Living with a hoarder
QUESTION: Masters, I have a partner who keeps everything in case it will be useful later. I can’t stand the pile of newspapers and all sorts of things which are reaching the ceiling. I had a chance for one week when he went on holiday. So I threw all the newspapers to recycling point, hoping he will see he doesn’t need them. Instead he was furious and lost trust in me. I just don’t want to live in the clutter any longer but he doesn’t share my view. What can I do? ~Mami, UK
ANSWER: You are living with a man who has a dependency on maintaining possessions. He is also paranoid, possessive, selfish, and domineering. He is creating a hazardous living condition. It is very easy for bugs and rodents to take up residence in stored, never-moved items. Paper and cloth goods piled high with no ventilation between them become fire dangers.

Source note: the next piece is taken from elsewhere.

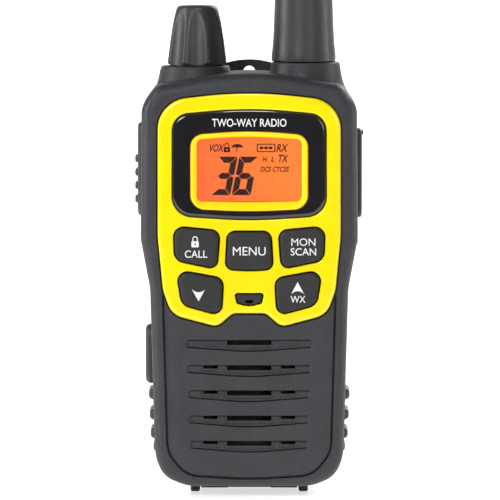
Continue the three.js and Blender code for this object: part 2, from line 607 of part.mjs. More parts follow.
function beltClip() {
  const { pivotY, pivotZ, width, thick, top, bottom } = CLIP;
  const line = [
    [CLIP_BACK_Y - thick / 2, top], [19.3, 104], [19.2, 90.5], [16.2, 80], [12.8, 68], [12.5, 65.4],
    [14, bottom]];
  const profile = bar(strip(line, thick), -width / 2, width / 2);
  const front = [
    [width / 2 - 1.5, bottom - 1, 5], [width / 2, 80, 20], [width / 2, 110.2, 6], [0, top + 1.2, 30]];
  const plate = profile.intersect(slab(outline(mirrored(front)), 0, 40));
  const lug = (side) => {
    const x0 = side > 0 ? 4.4 : -8.2;
    return box(x0, x0 + 3.8, pivotY, 18.8, pivotZ - EAR.radius, pivotZ + EAR.radius)
      .add(rodX(EAR.radius, x0, x0 + 3.8, pivotY, pivotZ));
  };
  return plate.add(bothSides(lug))
    .subtract(rodX(PIN_RADIUS + 0.25, -EAR.outer - 1, EAR.outer + 1, pivotY, pivotZ))
    .subtract(rodY(1.6, 0, 40, 0, 110.2));
}

// A torsion spring round the pin, one leg behind the bracket's face and one behind the clip.
function clipSpring() {
  const { pivotY, pivotZ } = CLIP;
  const coil = new Helix(1.75, 4.5, 6);
  const winding = wire(coil, 0.4, 32, 4).rotateY(Math.PI / 2).translate(-3, pivotY, pivotZ);
  return solid(winding);
}

// ---- Side controls ----
const TALK_RIB_HEIGHTS = [77.4, 81, 84.5, 88.1];
const TALK_PLATE_X = -29.5;
const TALK_FLANGE_TOP = 95.7; // below the upper screw boss, which the flange passes when pressed

function talkButton() {
  const block = sideBlock(TALK, TALK_PLATE_X, -25, 0, 2);
  const held = { ...TALK, width: TALK.width + 2.4, bottom: TALK.bottom - 1.2, top: TALK_FLANGE_TOP };
  const flange = sideBlock(held, -26, -25);
  const { y, width } = TALK;
  const ribs = TALK_RIB_HEIGHTS.map((z) => {
    const corners = [[-28, z - 1.5], [-28, z + 1.5], [-SIDE_X, z + 0.3], [-SIDE_X, z - 0.3]];
    const points = corners.map(([a, b]) => new THREE.Vector2(a, b));
    return slab(points, y - width / 2 + 0.8, y + width / 2 - 0.8);
  });
  return joined(block, flange, ...ribs);
}

function jackCover() {
  const { y, width, top } = JACK;
  const plate = sideBlock(JACK, JACK_FLOOR_X + 0.15, 29.8, 0, 2);
  const tab = box(29, SIDE_X, y - width / 2 + 2, y + width / 2 - 2, top - 1.6, top - 0.4);
  const plugs = JACK_PLUGS.map(([z, radius]) => rodX(radius, 25.8, 28, y, z));
  return joined(plate, tab, ...plugs);
}

function chargeCover() {
  const plate = sideBlock(CHARGE, -27.4, CHARGE_FLOOR_X - 0.15, 0, 3);
  const plug = sideBlock({ ...CHARGE_PORT, width: 2.6, bottom: 33.6, top: 39.6 }, -25.5, -24, 0, 1);
  return plate.add(plug);
}

function headsetJack(z, half, bore) {
  return box(17.2, 25.6, JACK.y - half, JACK.y + half, z - half, z + half)
    .subtract(rodX(bore, 18.2, 27, JACK.y, z));
}

// ---- Assembly ----
const HEAD = { radius: 2, front: BOSS.seat + 0.15, back: 9, shank: 1, tip: -14.8 };

function housingScrew(x, z) {
  const { radius, front, back, shank, tip } = HEAD;
  const screw = turnedY([
    [0, tip], [shank, tip + 0.6], [shank, front], [radius, front], [radius, back - 0.3],
    [radius - 0.4, back], [0, back],
  ], x, z, 12);
  return screw.subtract(box(x - 1.3, x + 1.3, back - 0.7, back + 1, z - 0.25, z + 0.25))
    .subtract(box(x - 0.25, x + 0.25, back - 0.7, back + 1, z - 1.3, z + 1.3));
}

add("front_housing", frontHousing(), CASING);
add("rear_housing", rearHousing(), CASING);
add("side_grip_left", sideGrip(-1), RUBBER);
add("side_grip_right", sideGrip(1), RUBBER);
SCREWS.forEach(([x, z], i) => {
  const level = i === 0 ? "upper" : "lower";
  add(`housing_screw_${level}_left`, housingScrew(-x, z), STEEL);
  add(`housing_screw_${level}_right`, housingScrew(x, z), STEEL);
});

add("yellow_bezel", yellowBezel(), YELLOW);
add("display_panel",
  slab(outline(mirrored(LENS)), TRIM_Y - 0.1, DISPLAY_BACK_Y, 0.4)
    .subtract(slab(outline(mirrored(RING), -0.1), -40, 0)), GLOSS_BLACK);
add("window_ring",
  slab(outline(mirrored(RING)), TRIM_Y - 0.3, DISPLAY_BACK_Y, 0.2)
    .subtract(slab(outline(mirrored(WINDOW), -0.1), -40, 0)), YELLOW);
add("display_window", slab(outline(mirrored(WINDOW)), TRIM_Y + 0.4, DISPLAY_BACK_Y - 0.1), CLEAR);
add("lcd_panel", box(-LCD.x, LCD.x, LCD.front, LCD.back, LCD.bottom, LCD.top), DISPLAY);
add("backlight_tray", box(
  -LCD.x - 0.4, LCD.x + 0.4, LCD.back + 0.15, BOARD_Y - 0.15, LCD.bottom - 0.4, LCD.top + 0.4,
), WHITE_PLASTIC);
for (const [name, corners] of Object.entries(keys)) add(name, key(corners), SOFT_KEY);
add("keypad_mat",
  box(-KEY_MAT.x, KEY_MAT.x, KEY_MAT.front, KEY_MAT.back, KEY_MAT.bottom, KEY_MAT.top)
    .subtract(box(-4, 4, -40, 0, 40, 54.6)), RUBBER);
add("mic_inset",
  slab(outline(mirrored(MIC), KEY_CAP_INSET), TRIM_Y, FRONT_INSIDE_Y, 0.2)
    .subtract(box(-1, 1, -40, 0, MIC_PORT.z - 0.4, MIC_PORT.z + 0.4)), BLACK_PLASTIC);
add("mic_boot", micBoot(), RUBBER);
add("mic_capsule", rodY(1.95, -15.7, BOARD_Y - 0.3, 0, MIC_PORT.z), NICKEL);
add("grille_panel", grillePanel(), CASING);

add("speaker_gasket", turnedY([
  [14.2, -16.85], [SPEAKER.radius, -16.85], [SPEAKER.radius, -16.25], [14.2, -16.25], [14.2, -16.85],
], 0, SPEAKER.z, 18), RUBBER);
add("speaker_frame", speakerFrame(), STEEL);
add("speaker_cone", speakerCone(), CONE_PAPER);
add("speaker_magnet", rodY(8, -10.1, -6.4, 0, SPEAKER.z, 20), NICKEL);

const upperBosses = bothSides((side) => rodY(BOSS.radius + 0.4, -40, 0, side * SCREWS[0][0], SCREWS[0][1]));
add("main_board",
  slab(body(3.2), BOARD_Y, BOARD_BACK_Y).intersect(box(-40, 40, -40, 0, 45.5, 103.5))
    .subtract(upperBosses), BOARD);
add("shield_can", box(-12.5, 12.5, BOARD_BACK_Y + 0.15, -9, 62, 96), NICKEL);

add("volume_control", potBody(), BLACK_PLASTIC);
add("volume_shaft", potShaft(), STEEL);
add("volume_nut",
  rod(NUT.radius, NUT.bottom, NUT.top, KNOB.x, KNOB.y, 6)
    .subtract(rod(POT.bushing + GAP, 100, 120, KNOB.x, KNOB.y)), STEEL);
add("volume_knob", volumeKnob(), CASING);

add("antenna_base", antennaBase(), NICKEL);
add("antenna_coil", helix(ANTENNA.x, ANTENNA.y, FERRULE.top + 0.6, 2.3, 11, 34, 0.4), COPPER);
add("antenna_sheath", antennaSheath(), RUBBER);

["left", "middle", "right"].forEach((place, i) => {
  add(`cell_${place}`, cell((i - 1) * CELL.pitch, i === 1 ? -1 : 1), CELL_WRAP);
});
const { pitch } = CELL;
add("contact_minus", contact(-pitch, -pitch, false, -pitch, null), NICKEL);
add("contact_link_lower", contact(0, pitch, false, pitch, 0), NICKEL);
add("contact_link_upper", contact(-pitch, 0, true, 0, -pitch), NICKEL);
add("contact_plus", contact(pitch, pitch, true, null, pitch), NICKEL);
add("battery_door", batteryDoor(), CASING);
add("battery_latch", batteryLatch(), BLACK_PLASTIC);

add("clip_bracket", clipBracket(), BLACK_PLASTIC);
add("belt_clip", beltClip(), BLACK_PLASTIC);
add("clip_pin", rodX(PIN_RADIUS, -EAR.outer - 0.2, EAR.outer + 0.2, CLIP.pivotY, CLIP.pivotZ), STEEL);
add("clip_spring", clipSpring(), STEEL);

add("talk_button", talkButton(), RUBBER);
add("talk_switch", box(-23.7, -20.7, BOARD_BACK_Y + 0.15, 0, 82, 88), BLACK_PLASTIC);
add("jack_cover", jackCover(), RUBBER);
add("jack_cover_tether", sideBlock(TETHER, JACK_FLOOR_X + 0.15, 28.8, 0, 1), RUBBER);
add("headset_jack", headsetJack(JACK_PLUGS[0][0], 3.4, 1.8), BLACK_PLASTIC);
add("microphone_jack", headsetJack(JACK_PLUGS[1][0], 3, 1.3), BLACK_PLASTIC);
add("charge_cover", chargeCover(), RUBBER);
add("charge_connector",
  box(-23.9, -19.8, CHARGE.y - 1.5, CHARGE.y + 1.5, 32.6, 40.6).subtract(
    box(-25, -20.4, CHARGE.y - 0.9, CHARGE.y + 0.9, 33.3, 39.9)), NICKEL);

export default radio;
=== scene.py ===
# A handheld two-way radio: its looks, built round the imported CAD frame.
# Shapes are written in millimetres and stored in metres. X runs to the antenna side, Y to the clip, Z up.
import math

import bmesh
import bpy
from mathutils import Matrix, Vector


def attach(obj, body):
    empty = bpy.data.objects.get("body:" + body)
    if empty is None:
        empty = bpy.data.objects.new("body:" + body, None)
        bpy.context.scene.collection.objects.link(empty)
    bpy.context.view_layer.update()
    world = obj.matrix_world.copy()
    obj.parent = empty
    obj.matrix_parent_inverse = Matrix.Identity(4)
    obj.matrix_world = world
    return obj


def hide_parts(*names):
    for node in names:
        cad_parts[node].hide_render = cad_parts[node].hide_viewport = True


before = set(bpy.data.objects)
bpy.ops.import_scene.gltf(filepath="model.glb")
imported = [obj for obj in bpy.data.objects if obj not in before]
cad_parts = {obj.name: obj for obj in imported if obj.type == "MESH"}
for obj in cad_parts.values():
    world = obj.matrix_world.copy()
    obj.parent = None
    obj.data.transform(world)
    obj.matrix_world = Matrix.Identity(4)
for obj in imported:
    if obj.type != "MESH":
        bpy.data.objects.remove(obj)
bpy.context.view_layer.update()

MM = 0.001

# ---- Driving dimensions, in millimetres ----
FACE_Y = -19.5       # front face of the front housing
SEAM_Y = -11.0       # where the two housings meet
REAR_Y = 9.5         # back of the rear housing and of the battery door
TRIM_Y = -19.8       # front of the bezel, the display panel and the grille
POCKET_Y = -18.0     # floor of the pockets in the front face
INSIDE_Y = -17.0     # inner face of the front wall
KEY_TOP_Y = -20.5    # front of the keys
WALL = 2.0
GAP = 0.3
GROOVE = 0.4
BASE_Z = 2.2
EDGE = (3.0, 3.5)    # width and depth of the rounding along the outer edges, front and back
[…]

He is showing you his unreasonable side in not talking to you about his problem. Just saying he feels he might need the items sometime in the future is an insufficient explanation. Being threatened by a partner throwing out old newspapers that are not being used is showing the degree of his psychological problem.
Have you noticed that your entire relationship has become one-sided? That the only thing ever considered is what he wants? It is time to stick up for yourself. It is time to honor the fact that you are just as important in the relationship as he is. Ask: what are you getting out of this partnership? At what cost to your self-esteem?
You must evaluate and see how you feel about the future with this person. Is being used and not considered important the way you value yourself? If not, find someone to talk to. Get some counseling. Talk him into counseling if he wants to save your relationship. You both need to get an outsider to look and tell you what neither of you can see or will admit.